— START OF Information provided —
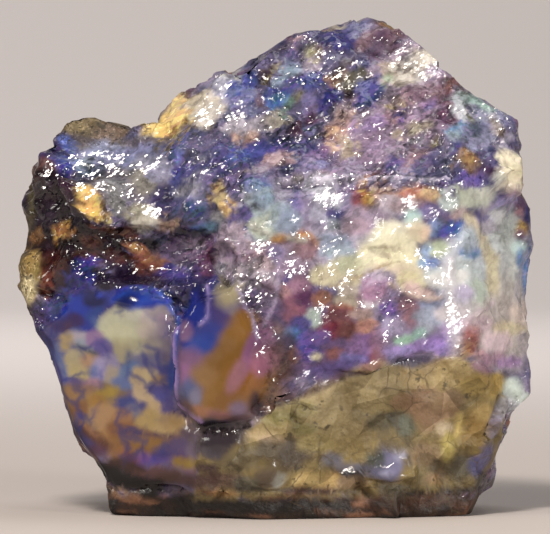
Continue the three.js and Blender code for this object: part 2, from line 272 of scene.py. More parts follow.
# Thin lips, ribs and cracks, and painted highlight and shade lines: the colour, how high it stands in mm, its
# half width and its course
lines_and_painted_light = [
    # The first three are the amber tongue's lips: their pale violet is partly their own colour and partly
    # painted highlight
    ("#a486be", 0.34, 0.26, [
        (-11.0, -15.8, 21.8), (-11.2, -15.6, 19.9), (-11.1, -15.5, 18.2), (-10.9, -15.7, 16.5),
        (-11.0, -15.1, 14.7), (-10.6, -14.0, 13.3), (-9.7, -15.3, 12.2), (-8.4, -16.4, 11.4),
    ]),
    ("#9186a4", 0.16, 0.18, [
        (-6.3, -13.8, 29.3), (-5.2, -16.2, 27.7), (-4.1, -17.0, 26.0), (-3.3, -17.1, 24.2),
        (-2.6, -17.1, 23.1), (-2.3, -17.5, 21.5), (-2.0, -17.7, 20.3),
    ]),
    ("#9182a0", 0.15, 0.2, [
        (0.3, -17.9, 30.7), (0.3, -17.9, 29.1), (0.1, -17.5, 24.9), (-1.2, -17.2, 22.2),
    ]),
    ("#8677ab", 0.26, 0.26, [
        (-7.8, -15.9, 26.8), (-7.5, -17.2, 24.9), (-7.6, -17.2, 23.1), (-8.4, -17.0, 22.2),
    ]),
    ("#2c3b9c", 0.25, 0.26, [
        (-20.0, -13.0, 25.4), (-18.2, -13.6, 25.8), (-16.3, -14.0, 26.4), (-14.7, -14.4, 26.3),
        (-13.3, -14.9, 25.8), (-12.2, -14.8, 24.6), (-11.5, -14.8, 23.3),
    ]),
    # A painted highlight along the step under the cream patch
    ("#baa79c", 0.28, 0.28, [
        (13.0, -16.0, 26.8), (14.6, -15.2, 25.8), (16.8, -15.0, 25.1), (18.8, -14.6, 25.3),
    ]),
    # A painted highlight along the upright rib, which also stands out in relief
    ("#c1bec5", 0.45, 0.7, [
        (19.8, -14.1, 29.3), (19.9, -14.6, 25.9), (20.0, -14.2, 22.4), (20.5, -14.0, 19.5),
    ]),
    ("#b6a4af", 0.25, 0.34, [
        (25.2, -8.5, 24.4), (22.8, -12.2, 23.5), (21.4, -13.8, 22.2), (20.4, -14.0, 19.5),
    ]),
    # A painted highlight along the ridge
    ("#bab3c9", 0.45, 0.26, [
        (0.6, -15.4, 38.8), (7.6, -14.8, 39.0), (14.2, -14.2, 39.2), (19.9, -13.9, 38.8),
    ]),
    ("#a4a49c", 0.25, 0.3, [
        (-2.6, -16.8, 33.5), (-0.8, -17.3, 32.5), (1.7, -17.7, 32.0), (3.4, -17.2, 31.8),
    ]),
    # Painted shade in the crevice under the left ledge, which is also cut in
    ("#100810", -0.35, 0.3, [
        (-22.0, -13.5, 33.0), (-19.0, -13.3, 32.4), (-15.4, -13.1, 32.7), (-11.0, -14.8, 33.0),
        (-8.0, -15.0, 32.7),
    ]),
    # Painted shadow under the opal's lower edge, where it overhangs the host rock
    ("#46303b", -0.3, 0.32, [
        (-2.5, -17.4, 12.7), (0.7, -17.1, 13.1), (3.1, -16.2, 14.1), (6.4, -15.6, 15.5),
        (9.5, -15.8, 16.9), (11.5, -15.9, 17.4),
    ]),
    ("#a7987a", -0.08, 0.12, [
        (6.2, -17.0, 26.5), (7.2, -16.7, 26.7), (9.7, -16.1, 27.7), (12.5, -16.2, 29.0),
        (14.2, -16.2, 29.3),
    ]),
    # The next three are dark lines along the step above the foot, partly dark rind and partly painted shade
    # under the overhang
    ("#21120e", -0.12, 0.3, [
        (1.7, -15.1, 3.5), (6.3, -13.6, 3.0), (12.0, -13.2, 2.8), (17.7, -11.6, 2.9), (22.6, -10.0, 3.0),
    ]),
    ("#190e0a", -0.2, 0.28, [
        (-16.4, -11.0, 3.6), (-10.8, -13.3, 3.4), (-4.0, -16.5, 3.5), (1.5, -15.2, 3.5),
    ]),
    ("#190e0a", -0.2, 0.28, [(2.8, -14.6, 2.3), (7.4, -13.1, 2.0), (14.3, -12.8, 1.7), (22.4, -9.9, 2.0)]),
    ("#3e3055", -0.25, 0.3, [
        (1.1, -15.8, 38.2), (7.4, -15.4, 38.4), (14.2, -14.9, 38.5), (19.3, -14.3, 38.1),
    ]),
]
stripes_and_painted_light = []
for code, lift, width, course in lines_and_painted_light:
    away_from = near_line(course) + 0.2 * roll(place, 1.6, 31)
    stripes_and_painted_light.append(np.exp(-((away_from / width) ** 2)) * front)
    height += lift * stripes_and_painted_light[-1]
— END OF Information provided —
— START OF Information provided —
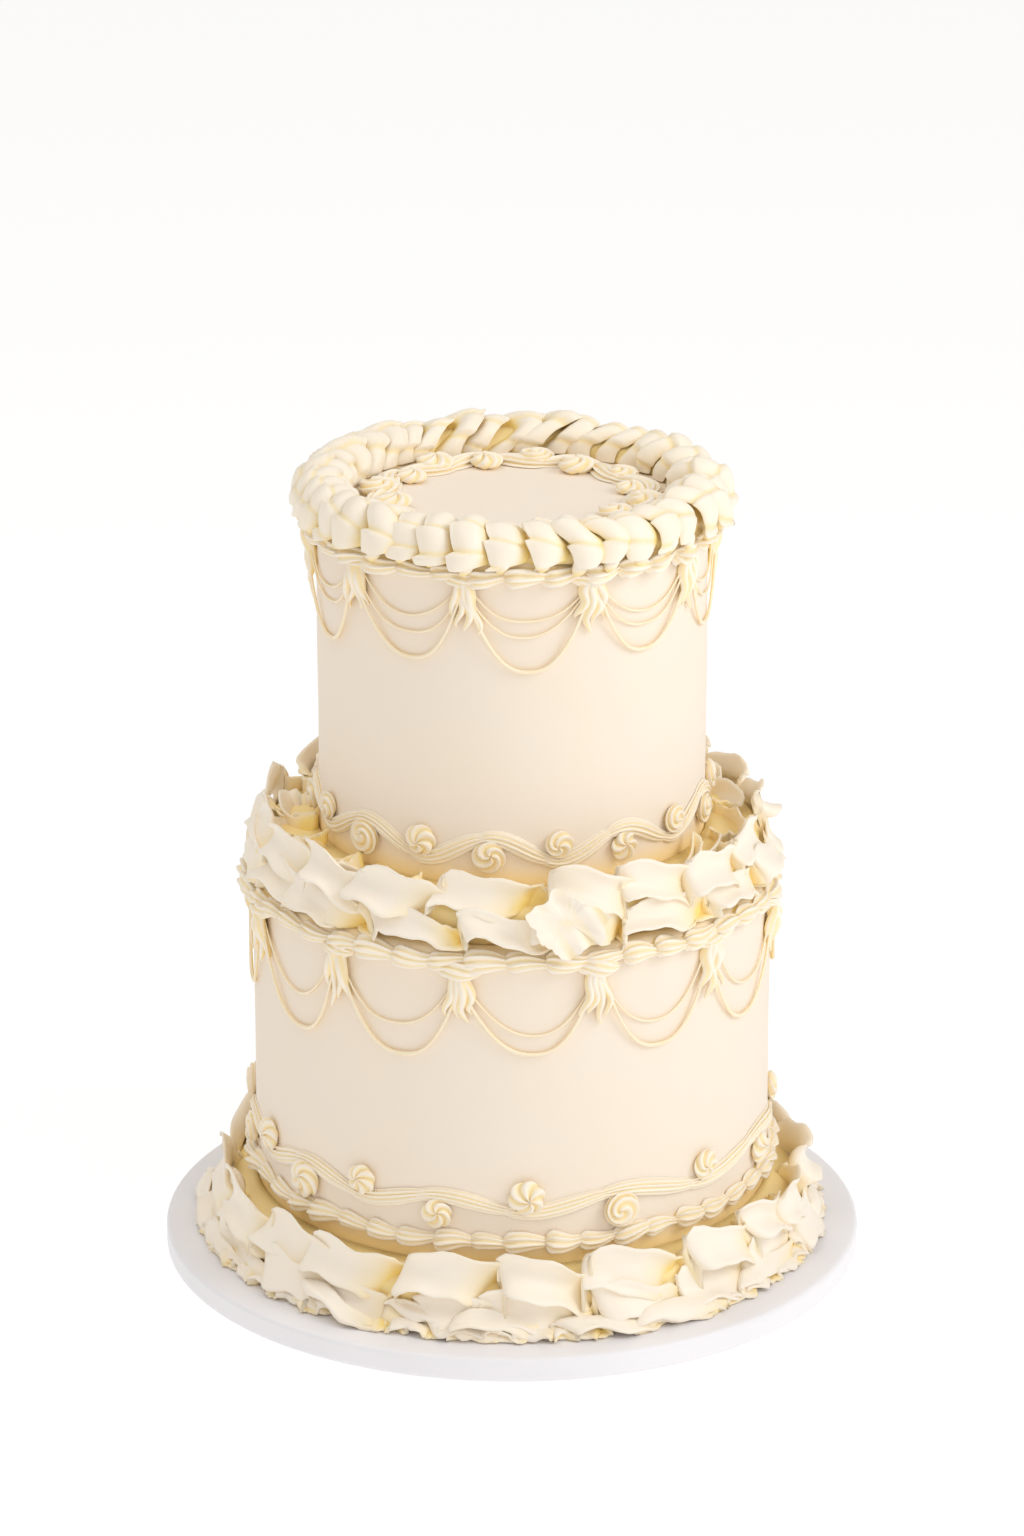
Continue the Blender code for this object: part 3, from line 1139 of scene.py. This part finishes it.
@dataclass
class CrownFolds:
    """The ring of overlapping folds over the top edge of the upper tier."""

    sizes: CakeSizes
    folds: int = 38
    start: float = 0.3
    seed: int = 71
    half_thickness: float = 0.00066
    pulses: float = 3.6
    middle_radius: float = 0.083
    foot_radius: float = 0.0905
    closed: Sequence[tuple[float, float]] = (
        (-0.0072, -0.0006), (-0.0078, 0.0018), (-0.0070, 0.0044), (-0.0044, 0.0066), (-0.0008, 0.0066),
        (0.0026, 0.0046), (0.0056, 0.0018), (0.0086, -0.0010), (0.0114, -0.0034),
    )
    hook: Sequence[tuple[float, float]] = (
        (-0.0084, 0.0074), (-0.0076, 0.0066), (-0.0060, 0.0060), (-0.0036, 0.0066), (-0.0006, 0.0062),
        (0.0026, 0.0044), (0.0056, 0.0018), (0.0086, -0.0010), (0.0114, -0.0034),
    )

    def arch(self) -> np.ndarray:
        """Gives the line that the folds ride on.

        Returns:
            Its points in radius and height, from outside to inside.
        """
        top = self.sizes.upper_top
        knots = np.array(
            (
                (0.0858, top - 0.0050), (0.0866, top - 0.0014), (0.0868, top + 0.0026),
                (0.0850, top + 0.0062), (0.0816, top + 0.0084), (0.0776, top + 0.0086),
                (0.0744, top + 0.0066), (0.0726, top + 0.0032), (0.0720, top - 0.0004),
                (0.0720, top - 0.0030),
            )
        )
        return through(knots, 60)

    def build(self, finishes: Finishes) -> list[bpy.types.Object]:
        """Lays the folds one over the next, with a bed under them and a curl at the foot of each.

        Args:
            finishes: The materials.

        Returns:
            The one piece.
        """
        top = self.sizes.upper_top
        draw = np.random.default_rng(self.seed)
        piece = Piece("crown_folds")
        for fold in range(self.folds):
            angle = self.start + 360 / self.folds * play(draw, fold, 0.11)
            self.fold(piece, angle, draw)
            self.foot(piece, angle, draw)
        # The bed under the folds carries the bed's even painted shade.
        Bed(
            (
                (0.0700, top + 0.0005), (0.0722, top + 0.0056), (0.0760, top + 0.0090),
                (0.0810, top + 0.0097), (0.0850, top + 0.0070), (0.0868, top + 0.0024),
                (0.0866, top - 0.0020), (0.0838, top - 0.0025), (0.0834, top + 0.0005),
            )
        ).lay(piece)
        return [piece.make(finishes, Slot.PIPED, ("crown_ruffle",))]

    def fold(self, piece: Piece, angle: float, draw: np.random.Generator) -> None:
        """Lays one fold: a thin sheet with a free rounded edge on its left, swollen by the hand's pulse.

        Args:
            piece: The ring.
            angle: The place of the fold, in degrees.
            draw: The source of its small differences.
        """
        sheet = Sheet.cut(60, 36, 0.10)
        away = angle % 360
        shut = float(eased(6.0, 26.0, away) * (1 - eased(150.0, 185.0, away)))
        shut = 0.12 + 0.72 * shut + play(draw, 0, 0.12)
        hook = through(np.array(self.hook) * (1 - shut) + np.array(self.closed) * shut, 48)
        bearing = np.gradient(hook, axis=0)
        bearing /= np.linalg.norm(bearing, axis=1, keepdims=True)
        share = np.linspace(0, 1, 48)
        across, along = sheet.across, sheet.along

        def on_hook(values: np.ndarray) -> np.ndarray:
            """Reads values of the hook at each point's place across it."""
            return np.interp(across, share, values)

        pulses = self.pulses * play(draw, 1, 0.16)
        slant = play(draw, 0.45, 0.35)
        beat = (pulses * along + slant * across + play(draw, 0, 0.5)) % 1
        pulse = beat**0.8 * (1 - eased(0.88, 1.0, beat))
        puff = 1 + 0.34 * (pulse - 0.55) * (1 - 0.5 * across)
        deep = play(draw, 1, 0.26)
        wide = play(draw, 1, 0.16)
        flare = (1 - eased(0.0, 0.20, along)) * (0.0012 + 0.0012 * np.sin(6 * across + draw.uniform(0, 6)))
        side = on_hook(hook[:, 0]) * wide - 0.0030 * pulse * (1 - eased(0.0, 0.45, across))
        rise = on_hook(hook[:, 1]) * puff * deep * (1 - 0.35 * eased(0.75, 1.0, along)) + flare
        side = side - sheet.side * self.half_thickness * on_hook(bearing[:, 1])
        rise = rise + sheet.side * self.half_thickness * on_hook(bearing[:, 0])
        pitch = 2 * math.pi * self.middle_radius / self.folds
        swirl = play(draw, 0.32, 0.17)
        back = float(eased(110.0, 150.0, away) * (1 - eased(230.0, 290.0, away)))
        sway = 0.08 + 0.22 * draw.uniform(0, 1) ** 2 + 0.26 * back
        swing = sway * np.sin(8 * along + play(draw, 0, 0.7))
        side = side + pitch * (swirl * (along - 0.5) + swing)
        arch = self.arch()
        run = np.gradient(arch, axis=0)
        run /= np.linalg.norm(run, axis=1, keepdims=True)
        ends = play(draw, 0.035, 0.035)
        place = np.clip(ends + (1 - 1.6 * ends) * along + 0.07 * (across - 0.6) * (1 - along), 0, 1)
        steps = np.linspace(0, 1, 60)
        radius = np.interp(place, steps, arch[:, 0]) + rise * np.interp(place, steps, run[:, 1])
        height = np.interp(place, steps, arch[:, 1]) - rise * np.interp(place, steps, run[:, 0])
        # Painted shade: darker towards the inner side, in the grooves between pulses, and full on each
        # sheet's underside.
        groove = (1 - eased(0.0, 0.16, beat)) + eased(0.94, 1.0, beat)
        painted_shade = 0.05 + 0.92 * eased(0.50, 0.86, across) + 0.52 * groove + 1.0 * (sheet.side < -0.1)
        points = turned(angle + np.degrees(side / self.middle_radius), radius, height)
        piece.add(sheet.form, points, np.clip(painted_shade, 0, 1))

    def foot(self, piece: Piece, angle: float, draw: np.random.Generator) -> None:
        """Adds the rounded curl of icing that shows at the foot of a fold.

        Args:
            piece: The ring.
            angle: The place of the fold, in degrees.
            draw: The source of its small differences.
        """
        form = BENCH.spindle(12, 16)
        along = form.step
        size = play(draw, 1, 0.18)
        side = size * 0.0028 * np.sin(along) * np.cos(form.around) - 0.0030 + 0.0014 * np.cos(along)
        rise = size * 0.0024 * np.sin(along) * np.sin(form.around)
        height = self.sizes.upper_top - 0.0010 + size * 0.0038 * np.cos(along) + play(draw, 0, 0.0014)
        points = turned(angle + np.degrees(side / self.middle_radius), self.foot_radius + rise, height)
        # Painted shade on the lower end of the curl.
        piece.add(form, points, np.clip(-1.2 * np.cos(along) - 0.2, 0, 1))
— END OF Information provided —
§ Instruction
Show every line in the records above that contains the word "scene".

§ Exercise answer
Continue the three.js and Blender code for this object: part 2, from line 272 of scene.py. More parts follow.
Continue the Blender code for this object: part 3, from line 1139 of scene.py. This part finishes it.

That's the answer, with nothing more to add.